In Austtralia not much is known about him and it certainly seems at first glance a bit of a step down considering the names bandied about as potential Australia managers; names like Ruud Gullit, Dick Advocaat and Leo Beehakker recently several of the high-profile coaches linked in the past. But on closer inspection, Osieck's background is impressive in itself – spells as Fenerbahce and Bochum boss in Europe intermingled with spells in charge of Canada and most notably as the guy at Japan's Urawa Red Diamonds and as assistant to Franz Beckenbauer during Germany's 1990 World Cup triumph. That he took a – and let's be fair – footballing backwater like Canada to a major trophy (the 2000 CONCAAF Gold Cup) is a significant achievement in itself.
It certainly appears as if the FFA has made several statements with their selection. The criteria laid down by the board were straighforward enough: the new man had to have experience at rebuilding, come with Asian experience, while being supportive to any move by players to depart the fledgling A-League into larger and better football competitions, be they European, Asian or American. In itself, these criteria ruled out perhaps the more high-profile choices but this may well be for the best. The FFA has practically announced their priorities for the next half decade, which is youth, youth and the potential World Cup hosting role in 2022. With an Asian Cup campaign in the offing and a roster chock-full of thirtysomethings, one can be quite confident that a Frank Rijkaard-type isn't the best fit for the position in which Australia finds itself. After billionaire property-developer Frank Lowy bankrolled the Guus Hiddink era and the treading water that defined Pim Verbeek's reign, that the FFA has decided to firmly place down what they are looking for in a manager rather than trying to eke out one last major tournament from the careers of Cahill, Moore and Chipperfield is a major positive.

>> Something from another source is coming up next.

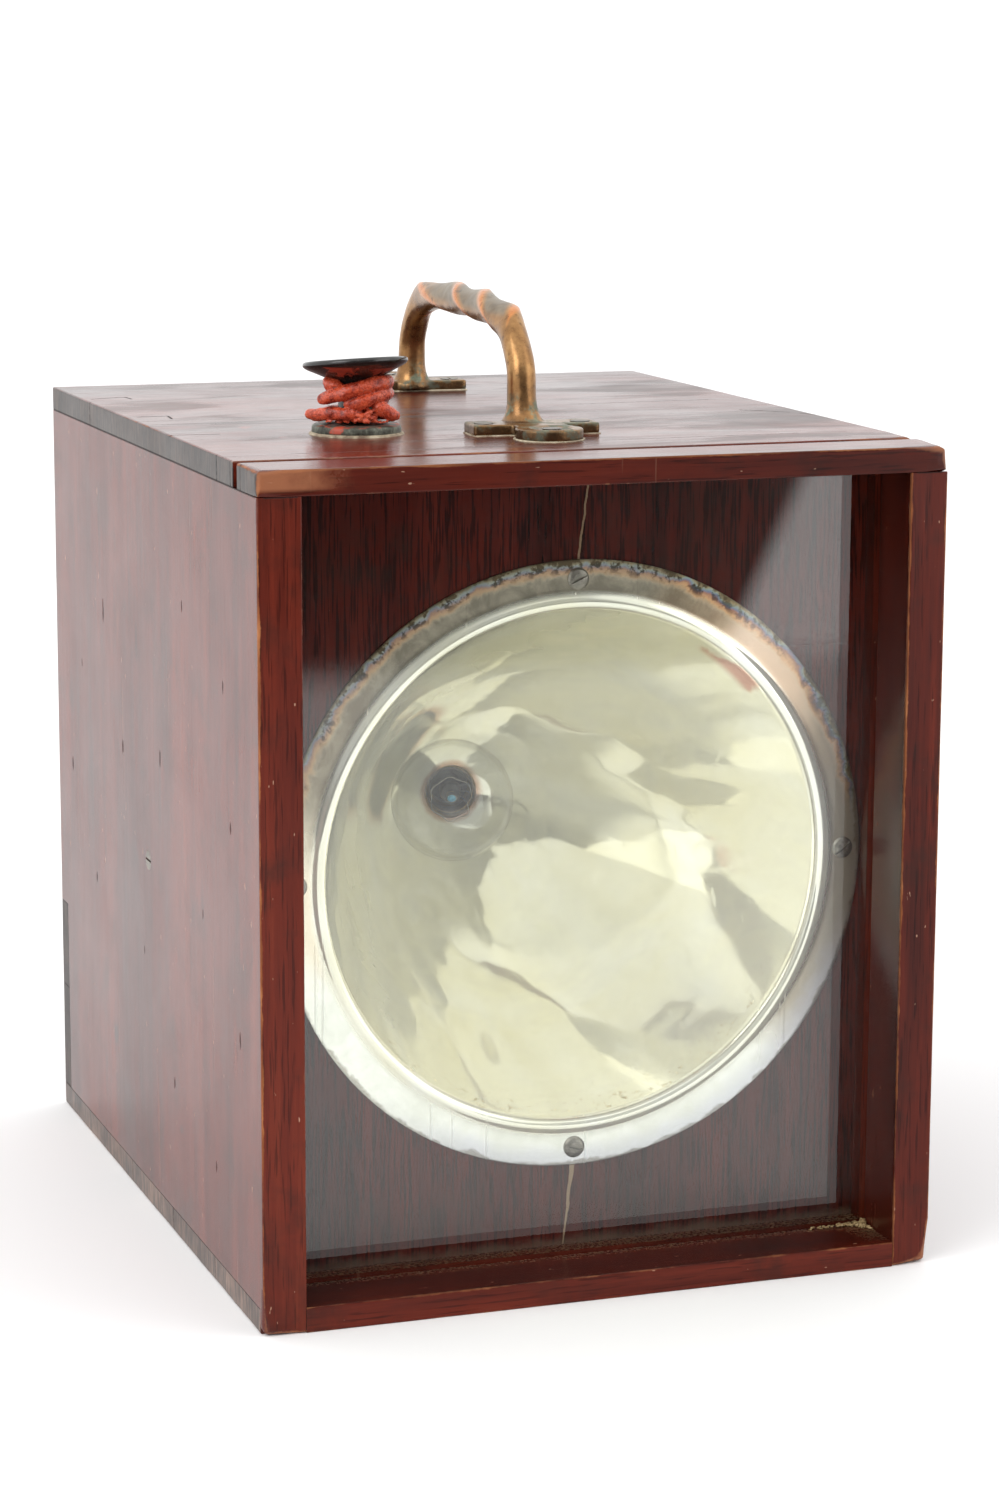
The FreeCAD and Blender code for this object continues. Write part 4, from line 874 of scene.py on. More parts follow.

All this is really encouraging for the grassroots supporter of Australian football and potentially a big win for the nation as a FIFA decision on the 2022 World Cup host looms. Hopefully the key performance indicators in Osieck's job for the next two years aren't results-based, but about having Australian talent in the most appropriate bigger leagues for that talent. Rather than finding Aussies in one of two locations – Britain or the A-League – Socceroo hopefuls have recently found more success and money in lesser-publicised leagues like the K-and-J Leagues in Asia, the highly-paid Emirati leagues in the Middle East and second-tier Euroleagues such as Turkey and Holland. The best example of this could come from any of Carl Valeri, Matthew Spiranovic or Joshua Kennedy: sitting on the bench at Inter, Nurnberg or Karlsruhe is no good for a player's club or international prospects, so a step sideways to Sassuolo. Suwon or Nagoya is a great step to secure regular, high-level first-team action. Growth in player pathways is the next big step in developing the nation as an Asian footballing power and the extent of that power will be measured as the 2011 Asian Cup warm-up campaign begins. Osieck's first matches in charge is against stiff opposition – Sweden, Poland and Paraguay – and will give the local football cognoscenti a chance to examine and hopefully embrace the players sliding into key roles within the team. A mass exodus of the old guard would be foolhardy and Osieck's first squad selections has confirmed he feels likewise, but with a gradual feeding in of youth and the start of a new regime, optimism and excitement should be the order of the day for the Green and Gold army.